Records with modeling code

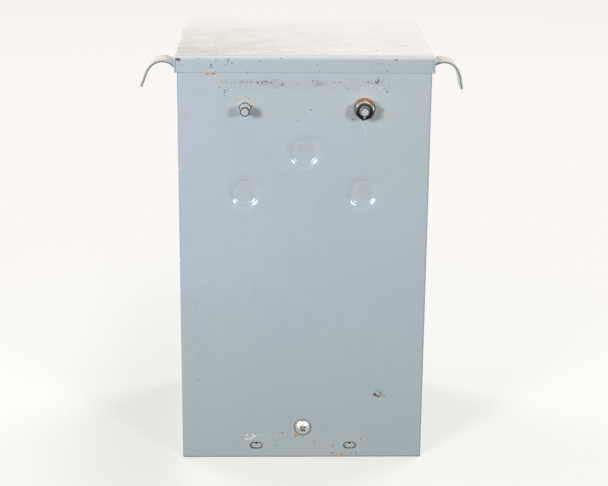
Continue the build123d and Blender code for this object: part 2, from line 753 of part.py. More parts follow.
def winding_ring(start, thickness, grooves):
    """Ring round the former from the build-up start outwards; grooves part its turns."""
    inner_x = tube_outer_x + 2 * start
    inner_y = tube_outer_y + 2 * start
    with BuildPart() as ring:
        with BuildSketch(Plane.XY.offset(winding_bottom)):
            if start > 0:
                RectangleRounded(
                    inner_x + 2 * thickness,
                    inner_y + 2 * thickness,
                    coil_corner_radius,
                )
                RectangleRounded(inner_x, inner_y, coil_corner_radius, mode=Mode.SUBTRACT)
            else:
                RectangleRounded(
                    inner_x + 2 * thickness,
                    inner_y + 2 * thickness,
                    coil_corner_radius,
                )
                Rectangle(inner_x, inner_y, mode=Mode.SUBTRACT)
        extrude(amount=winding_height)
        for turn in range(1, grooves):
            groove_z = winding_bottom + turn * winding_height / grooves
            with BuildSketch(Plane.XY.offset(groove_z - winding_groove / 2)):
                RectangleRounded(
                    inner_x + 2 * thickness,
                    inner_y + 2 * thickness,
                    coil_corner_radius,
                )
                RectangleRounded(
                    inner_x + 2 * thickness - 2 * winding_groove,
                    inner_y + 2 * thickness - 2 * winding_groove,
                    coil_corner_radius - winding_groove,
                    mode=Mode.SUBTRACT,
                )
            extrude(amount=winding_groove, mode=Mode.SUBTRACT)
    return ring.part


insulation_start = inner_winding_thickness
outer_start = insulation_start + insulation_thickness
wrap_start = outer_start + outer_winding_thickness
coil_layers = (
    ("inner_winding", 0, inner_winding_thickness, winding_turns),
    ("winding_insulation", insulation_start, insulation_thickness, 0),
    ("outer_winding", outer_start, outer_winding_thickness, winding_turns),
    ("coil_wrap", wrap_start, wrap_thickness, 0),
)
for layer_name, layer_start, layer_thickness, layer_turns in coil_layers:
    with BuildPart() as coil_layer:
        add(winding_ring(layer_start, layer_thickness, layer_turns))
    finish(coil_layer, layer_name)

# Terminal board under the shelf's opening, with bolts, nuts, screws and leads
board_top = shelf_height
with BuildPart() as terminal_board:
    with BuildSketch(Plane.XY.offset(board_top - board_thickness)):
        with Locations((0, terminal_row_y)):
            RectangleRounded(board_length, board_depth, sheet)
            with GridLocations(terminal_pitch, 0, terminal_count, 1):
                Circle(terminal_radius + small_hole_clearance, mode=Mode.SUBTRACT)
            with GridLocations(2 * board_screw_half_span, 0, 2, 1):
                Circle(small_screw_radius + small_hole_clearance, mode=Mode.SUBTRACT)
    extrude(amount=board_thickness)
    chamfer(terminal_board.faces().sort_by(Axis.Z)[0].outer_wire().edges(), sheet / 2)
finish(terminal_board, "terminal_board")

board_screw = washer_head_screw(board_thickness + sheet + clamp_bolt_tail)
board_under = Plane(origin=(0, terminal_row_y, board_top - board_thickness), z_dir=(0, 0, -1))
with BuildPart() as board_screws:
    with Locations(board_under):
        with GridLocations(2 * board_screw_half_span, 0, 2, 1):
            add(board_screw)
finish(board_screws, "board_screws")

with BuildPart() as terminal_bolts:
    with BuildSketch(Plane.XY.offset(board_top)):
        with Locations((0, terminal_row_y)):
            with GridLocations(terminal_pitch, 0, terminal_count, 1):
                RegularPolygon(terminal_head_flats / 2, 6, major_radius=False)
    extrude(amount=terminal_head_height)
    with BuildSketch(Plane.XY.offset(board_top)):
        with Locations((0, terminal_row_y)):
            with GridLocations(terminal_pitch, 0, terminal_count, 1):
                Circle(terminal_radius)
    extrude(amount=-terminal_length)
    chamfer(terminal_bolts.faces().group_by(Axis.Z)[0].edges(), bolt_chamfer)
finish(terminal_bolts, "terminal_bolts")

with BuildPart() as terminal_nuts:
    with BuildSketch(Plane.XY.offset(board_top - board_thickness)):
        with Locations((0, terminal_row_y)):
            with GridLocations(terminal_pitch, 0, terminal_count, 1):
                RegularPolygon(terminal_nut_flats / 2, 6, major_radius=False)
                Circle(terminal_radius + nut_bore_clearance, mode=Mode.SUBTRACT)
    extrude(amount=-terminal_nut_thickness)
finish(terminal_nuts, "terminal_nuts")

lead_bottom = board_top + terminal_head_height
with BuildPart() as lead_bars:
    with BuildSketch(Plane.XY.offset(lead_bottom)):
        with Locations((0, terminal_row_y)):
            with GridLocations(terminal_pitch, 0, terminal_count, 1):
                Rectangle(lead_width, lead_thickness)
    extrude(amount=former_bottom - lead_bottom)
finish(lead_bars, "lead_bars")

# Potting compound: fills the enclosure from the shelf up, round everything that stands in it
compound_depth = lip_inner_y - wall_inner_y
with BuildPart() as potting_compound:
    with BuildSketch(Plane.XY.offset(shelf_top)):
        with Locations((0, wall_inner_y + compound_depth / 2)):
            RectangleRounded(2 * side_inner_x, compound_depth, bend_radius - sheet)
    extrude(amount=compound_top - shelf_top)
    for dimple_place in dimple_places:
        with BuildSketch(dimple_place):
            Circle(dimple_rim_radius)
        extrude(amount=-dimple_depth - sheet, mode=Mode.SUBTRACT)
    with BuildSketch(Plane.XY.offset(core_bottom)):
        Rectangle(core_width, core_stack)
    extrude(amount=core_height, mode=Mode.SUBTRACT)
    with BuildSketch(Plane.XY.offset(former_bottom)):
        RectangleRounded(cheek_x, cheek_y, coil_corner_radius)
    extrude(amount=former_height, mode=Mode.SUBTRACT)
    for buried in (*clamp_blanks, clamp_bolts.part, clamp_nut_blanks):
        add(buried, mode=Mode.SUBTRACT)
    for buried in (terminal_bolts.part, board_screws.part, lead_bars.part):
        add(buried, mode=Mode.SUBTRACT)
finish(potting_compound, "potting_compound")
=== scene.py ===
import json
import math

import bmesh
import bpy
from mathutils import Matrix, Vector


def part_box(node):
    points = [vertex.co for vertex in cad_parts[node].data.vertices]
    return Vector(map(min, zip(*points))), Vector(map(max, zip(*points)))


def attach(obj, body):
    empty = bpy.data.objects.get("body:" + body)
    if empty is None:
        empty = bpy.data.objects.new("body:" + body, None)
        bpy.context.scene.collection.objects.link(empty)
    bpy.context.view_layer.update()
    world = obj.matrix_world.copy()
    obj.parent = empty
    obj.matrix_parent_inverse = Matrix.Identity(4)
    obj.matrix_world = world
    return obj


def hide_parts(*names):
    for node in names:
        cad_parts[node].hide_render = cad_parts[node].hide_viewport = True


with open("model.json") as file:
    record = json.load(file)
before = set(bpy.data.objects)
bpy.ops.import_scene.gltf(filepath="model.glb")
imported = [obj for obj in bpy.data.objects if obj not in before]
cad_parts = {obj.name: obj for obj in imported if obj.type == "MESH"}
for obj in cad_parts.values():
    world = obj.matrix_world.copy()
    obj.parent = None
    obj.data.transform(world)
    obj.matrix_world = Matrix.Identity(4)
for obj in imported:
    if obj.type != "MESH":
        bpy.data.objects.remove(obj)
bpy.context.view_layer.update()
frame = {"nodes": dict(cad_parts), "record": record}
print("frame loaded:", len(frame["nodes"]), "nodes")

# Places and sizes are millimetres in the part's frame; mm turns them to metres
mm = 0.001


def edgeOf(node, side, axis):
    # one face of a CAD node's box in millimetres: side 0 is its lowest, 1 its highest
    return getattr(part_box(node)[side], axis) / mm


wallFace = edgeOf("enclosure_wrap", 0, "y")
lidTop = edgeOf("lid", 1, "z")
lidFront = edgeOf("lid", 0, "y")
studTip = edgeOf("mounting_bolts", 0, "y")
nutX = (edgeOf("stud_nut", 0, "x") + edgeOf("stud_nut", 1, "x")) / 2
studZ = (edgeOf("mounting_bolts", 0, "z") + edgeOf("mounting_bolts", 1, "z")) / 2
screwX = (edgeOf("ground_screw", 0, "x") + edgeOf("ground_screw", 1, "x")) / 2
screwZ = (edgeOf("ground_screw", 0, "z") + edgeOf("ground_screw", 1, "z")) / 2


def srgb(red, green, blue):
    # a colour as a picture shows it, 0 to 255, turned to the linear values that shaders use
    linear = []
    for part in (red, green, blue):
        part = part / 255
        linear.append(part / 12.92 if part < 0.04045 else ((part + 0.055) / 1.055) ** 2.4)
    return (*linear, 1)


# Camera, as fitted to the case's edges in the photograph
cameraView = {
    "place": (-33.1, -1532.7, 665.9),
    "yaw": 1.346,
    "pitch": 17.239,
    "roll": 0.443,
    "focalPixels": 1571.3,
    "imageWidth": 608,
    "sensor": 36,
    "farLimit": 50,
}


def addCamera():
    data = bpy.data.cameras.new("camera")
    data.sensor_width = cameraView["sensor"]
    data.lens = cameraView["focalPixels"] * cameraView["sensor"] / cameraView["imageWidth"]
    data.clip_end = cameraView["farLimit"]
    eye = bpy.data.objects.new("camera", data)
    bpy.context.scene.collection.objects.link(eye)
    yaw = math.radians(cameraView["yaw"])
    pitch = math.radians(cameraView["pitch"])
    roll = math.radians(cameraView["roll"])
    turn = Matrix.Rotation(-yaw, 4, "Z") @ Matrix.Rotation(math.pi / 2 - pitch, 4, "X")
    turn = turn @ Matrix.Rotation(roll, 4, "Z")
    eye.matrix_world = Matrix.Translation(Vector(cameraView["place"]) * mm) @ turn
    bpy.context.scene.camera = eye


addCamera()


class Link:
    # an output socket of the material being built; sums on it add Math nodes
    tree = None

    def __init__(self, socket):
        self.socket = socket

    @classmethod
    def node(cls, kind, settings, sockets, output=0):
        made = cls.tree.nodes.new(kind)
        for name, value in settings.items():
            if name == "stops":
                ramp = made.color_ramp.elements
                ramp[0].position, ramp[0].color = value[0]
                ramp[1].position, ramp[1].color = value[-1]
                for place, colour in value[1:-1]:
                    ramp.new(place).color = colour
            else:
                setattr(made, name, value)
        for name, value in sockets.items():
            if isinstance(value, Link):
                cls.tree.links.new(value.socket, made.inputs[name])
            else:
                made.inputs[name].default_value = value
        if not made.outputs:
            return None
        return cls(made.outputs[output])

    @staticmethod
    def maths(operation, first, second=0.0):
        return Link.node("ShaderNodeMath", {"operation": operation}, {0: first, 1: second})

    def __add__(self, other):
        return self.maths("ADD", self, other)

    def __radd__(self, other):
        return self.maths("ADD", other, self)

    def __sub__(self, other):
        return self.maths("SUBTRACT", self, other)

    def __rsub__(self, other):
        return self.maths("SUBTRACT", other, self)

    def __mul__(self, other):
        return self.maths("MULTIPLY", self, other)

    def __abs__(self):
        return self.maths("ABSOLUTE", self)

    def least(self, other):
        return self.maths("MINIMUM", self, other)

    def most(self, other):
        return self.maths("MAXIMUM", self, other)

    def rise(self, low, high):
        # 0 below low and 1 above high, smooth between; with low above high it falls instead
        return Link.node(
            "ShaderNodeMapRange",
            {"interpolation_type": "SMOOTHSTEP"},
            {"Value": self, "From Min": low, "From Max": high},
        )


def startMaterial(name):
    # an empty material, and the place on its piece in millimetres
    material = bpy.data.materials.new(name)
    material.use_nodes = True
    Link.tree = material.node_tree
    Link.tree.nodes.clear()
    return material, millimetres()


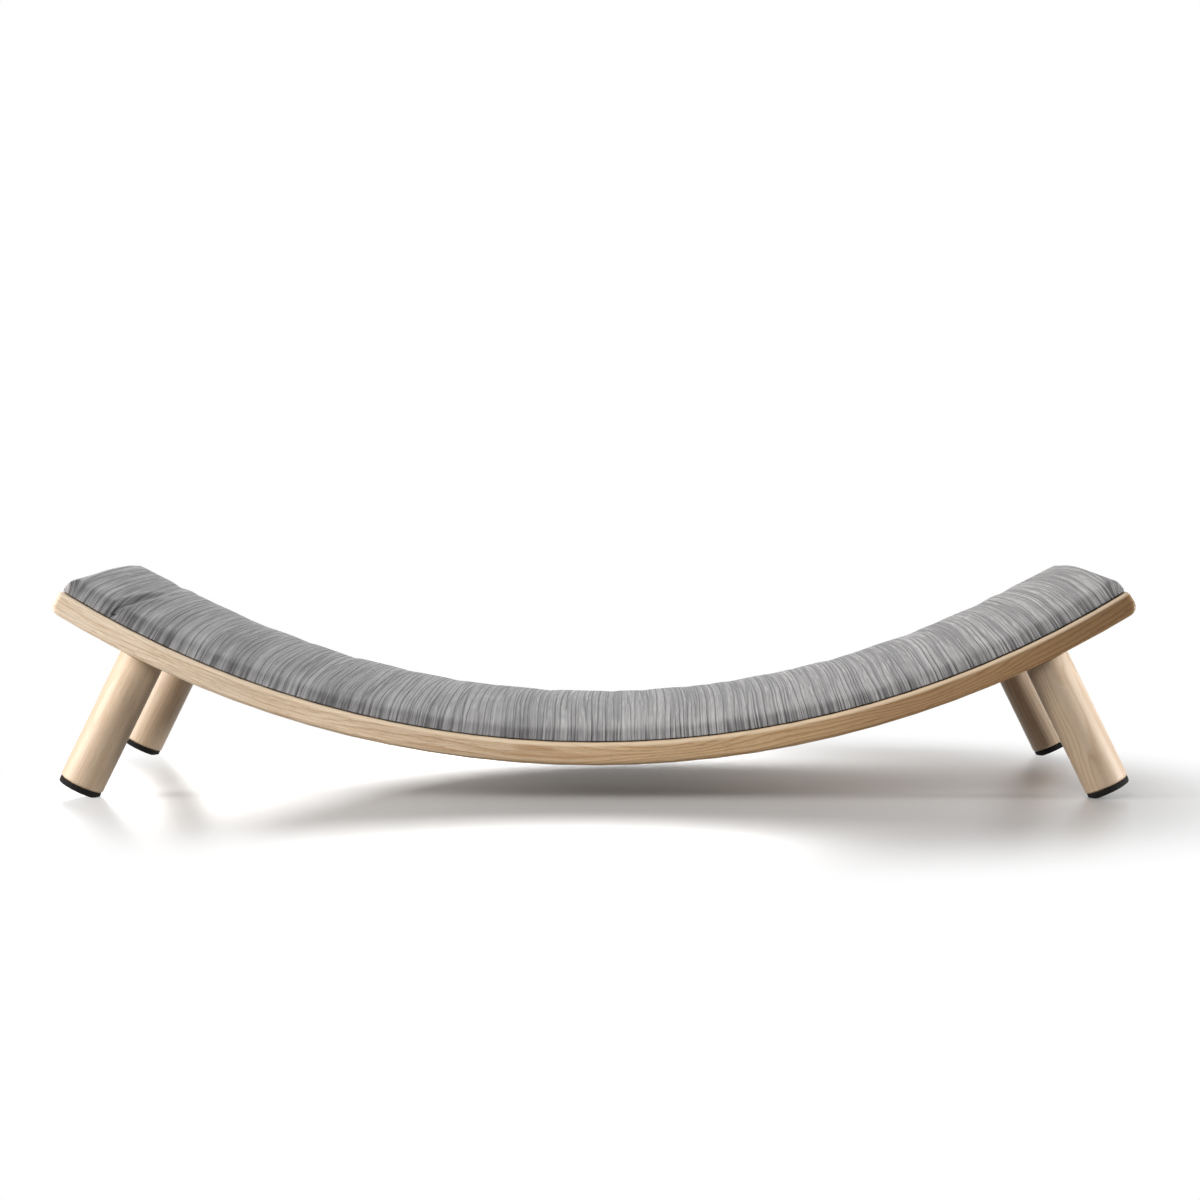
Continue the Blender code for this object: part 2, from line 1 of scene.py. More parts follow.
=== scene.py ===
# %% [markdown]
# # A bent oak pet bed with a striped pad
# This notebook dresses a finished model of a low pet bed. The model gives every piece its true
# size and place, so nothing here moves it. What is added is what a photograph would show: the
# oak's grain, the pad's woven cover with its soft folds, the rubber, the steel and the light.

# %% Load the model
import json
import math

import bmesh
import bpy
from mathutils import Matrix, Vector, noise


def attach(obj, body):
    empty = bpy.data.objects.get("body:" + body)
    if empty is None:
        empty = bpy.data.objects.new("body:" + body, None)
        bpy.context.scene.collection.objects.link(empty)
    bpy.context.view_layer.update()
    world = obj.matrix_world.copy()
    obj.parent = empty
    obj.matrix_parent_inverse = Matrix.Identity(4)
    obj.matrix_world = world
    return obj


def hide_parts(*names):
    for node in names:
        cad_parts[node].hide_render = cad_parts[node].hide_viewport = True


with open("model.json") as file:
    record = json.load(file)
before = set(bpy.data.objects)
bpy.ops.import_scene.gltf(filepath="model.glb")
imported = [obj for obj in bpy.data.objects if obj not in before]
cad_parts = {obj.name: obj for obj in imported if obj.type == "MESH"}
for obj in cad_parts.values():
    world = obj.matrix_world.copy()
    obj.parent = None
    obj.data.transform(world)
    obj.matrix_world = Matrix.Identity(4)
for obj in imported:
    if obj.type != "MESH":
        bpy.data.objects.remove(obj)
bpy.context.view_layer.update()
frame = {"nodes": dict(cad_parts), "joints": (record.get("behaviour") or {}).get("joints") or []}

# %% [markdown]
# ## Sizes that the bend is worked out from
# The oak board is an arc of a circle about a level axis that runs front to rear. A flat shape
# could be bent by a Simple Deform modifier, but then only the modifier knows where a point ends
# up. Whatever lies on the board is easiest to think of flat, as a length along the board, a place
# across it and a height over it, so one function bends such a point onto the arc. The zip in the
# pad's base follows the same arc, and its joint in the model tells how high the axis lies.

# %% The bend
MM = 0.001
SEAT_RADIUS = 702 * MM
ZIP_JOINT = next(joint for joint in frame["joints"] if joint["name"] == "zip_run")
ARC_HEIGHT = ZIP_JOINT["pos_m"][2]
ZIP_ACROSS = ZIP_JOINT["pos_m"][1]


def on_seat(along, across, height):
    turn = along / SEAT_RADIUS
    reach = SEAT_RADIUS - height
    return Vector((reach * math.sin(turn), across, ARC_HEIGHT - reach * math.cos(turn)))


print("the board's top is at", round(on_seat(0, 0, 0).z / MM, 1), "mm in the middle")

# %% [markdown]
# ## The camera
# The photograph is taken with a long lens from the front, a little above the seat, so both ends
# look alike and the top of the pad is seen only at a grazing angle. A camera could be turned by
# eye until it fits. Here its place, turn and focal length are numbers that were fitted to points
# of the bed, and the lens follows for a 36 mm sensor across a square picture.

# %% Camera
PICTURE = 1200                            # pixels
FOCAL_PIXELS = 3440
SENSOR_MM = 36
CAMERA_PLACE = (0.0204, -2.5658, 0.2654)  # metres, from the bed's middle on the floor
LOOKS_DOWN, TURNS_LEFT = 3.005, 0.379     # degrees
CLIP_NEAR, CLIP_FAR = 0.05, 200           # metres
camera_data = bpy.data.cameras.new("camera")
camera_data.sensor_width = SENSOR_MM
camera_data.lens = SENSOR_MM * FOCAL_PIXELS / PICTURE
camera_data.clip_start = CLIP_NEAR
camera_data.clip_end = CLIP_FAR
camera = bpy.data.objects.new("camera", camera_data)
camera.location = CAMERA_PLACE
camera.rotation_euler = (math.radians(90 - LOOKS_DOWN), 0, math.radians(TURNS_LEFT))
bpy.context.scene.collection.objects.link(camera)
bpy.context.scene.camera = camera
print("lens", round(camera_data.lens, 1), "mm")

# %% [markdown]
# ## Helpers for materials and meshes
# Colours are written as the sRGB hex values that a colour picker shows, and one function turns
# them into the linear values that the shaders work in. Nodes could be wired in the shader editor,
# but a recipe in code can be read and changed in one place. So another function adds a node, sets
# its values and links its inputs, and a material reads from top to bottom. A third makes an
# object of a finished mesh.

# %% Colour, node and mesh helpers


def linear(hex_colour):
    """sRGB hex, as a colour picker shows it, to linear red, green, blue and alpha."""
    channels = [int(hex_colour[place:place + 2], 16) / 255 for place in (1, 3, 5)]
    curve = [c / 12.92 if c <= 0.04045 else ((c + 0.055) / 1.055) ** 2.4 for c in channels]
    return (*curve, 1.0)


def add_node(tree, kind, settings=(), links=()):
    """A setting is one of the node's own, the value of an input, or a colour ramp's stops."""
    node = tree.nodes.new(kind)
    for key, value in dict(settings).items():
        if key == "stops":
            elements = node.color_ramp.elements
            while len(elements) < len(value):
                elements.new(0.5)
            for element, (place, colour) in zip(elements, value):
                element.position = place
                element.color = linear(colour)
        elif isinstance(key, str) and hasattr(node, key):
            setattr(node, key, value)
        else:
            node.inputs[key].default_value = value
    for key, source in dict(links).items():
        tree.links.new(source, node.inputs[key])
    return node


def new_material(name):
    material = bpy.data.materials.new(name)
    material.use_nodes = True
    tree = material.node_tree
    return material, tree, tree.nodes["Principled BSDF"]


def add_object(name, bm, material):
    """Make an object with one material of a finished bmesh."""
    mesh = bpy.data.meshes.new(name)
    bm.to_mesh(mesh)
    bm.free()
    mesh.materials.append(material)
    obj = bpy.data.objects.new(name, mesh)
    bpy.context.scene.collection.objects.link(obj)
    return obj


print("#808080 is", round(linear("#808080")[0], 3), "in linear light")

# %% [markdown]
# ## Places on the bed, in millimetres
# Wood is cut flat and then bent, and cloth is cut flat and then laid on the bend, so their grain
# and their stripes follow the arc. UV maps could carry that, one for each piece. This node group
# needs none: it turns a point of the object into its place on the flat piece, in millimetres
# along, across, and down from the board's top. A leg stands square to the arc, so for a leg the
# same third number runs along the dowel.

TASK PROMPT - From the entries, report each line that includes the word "dict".

SOLUTION BELOW -
frame = {"nodes": dict(cad_parts), "record": record}
frame = {"nodes": dict(cad_parts), "joints": (record.get("behaviour") or {}).get("joints") or []}
    for key, value in dict(settings).items():
    for key, source in dict(links).items():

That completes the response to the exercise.